To be categorised as a mutual fund under the MFA, the fund must:

  1. be issuing equity, and not debt or contractual interests: in other words, shares, limited partnership interests, LLC interests or trust units (this therefore excludes token issuers, but the fund's equity interests can be represented by tokens);
  2. be a collective investment vehicle effecting the pooling of investor funds;
  3. issue equity interests that are redeemable or repurchasable at the option of the investors; and
  4. be established in the Cayman Islands or be a foreign fund seeking to make an offer or invitation to the public in the Cayman Islands to subscribe for its equity interests.

Mutual funds that are master funds are also covered by the MFA. To be categorised as a private fund under the PFA, the fund must adhere to the same requirements as those listed above with the exception of point (c): the PFA must issue equity interests that are not redeemable or repurchasable at the option of the investors.

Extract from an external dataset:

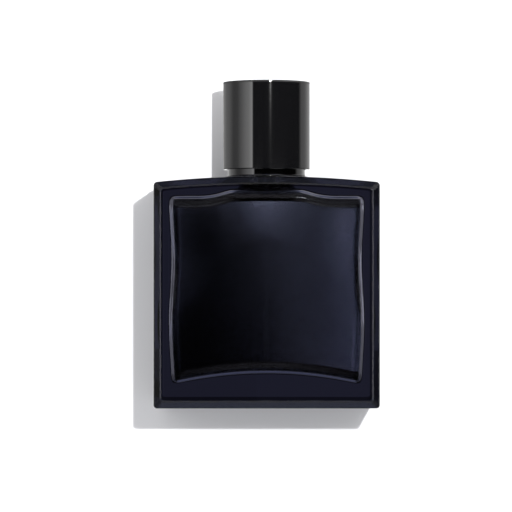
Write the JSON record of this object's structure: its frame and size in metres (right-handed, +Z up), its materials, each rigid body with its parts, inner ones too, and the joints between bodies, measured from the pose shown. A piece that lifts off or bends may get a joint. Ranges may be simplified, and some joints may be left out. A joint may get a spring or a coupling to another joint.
{
  "type": "aftershave bottle",
  "caption": "Square dark glass bottle with bevelled faces, a crimped spray pump, a metal collar and a pull-off cylindrical cap.",
  "frame": {"origin": "middle of the base, on the surface that the bottle stands on", "axes": "+Z up along the pump and the cap, +X across the square face, -Y the front, where the spray nozzle points"},
  "size_m": [0.072, 0.038, 0.1048],
  "materials": {
    "dark_glass": "polished dark navy glass",
    "lotion": "dark navy lotion",
    "clear_plastic": "natural polythene",
    "gasket_rubber": "matt grey rubber",
    "plain_aluminium": "satin pressed aluminium",
    "gunmetal": "polished gunmetal plating",
    "gloss_black": "polished black",
    "satin_plastic": "satin black",
    "white_plastic": "natural white",
    "steel": "bright drawn steel"
  },
  "bodies": {
    "bottle": {"glass_bottle": "dark_glass", "lotion": "lotion", "dip_tube": "clear_plastic", "neck_gasket": "gasket_rubber", "crimp_ferrule": "plain_aluminium", "collar_shell": "gunmetal", "collar_insert": "satin_plastic", "pump_housing": "satin_plastic", "return_spring": "steel", "stem_seal": "gasket_rubber", "stem_guide": "white_plastic"},
    "cap": {"cap_shell": "gloss_black", "cap_liner": "satin_plastic", "cap_weight": "steel"},
    "plunger": {"pump_stem": "white_plastic"},
    "button": {"button_core": "satin_plastic", "button_shell": "gunmetal", "nozzle_insert": "satin_plastic"},
    "pump_piston": {"piston": "white_plastic"},
    "valve": {"inlet_ball": "steel"}
  },
  "joints": [
    {"name": "cap_lift", "type": "slide", "parent": "bottle", "child": "cap", "axis": [0, 0, 1], "range_m": [0, 0.026]},
    {"name": "actuator_press", "type": "slide", "parent": "bottle", "child": "plunger", "axis": [0, 0, -1], "range_m": [0, 0.0032], "stiffness_N_per_m": 800, "springref_m": -0.003, "deforming": ["return_spring"]},
    {"name": "actuator_turn", "type": "hinge", "parent": "plunger", "child": "button", "pos_m": [0, 0, 0.09], "axis": [0, 0, 1], "continuous": true},
    {"name": "piston_slip", "type": "slide", "parent": "plunger", "child": "pump_piston", "axis": [0, 0, 1], "range_m": [0, 0.0003]},
    {"name": "inlet_ball_lift", "type": "slide", "parent": "bottle", "child": "valve", "axis": [0, 0, 1], "range_m": [0, 0.0018]}
  ]
}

All mutual funds and private funds must be registered with CIMA. The only funds that are not regulated, and therefore are not required to be registered with or licensed by CIMA, are:

  1. in the case of mutual funds, those that are single investor funds – these are not master funds and are not mutual funds as there is no pooling of investor funds;
  2. in the case of private funds, those that constitute 'non-fund arrangements', which include joint venture vehicles, proprietary vehicles, debt issues and debt issuing vehicles, and preferred equity financing vehicles; and
  3. for both mutual funds and private funds, those that are listed or otherwise regulated funds that are not incorporated or established in the Cayman Islands and that make invitations to the public in the Cayman Islands to subscribe for a fund's equity interests through a person licensed under the SIBA, provided that the fund in question is either listed on a stock exchange recognised for the purpose by CIMA or regulated in a category and by a regulator recognised for the purpose by CIMA.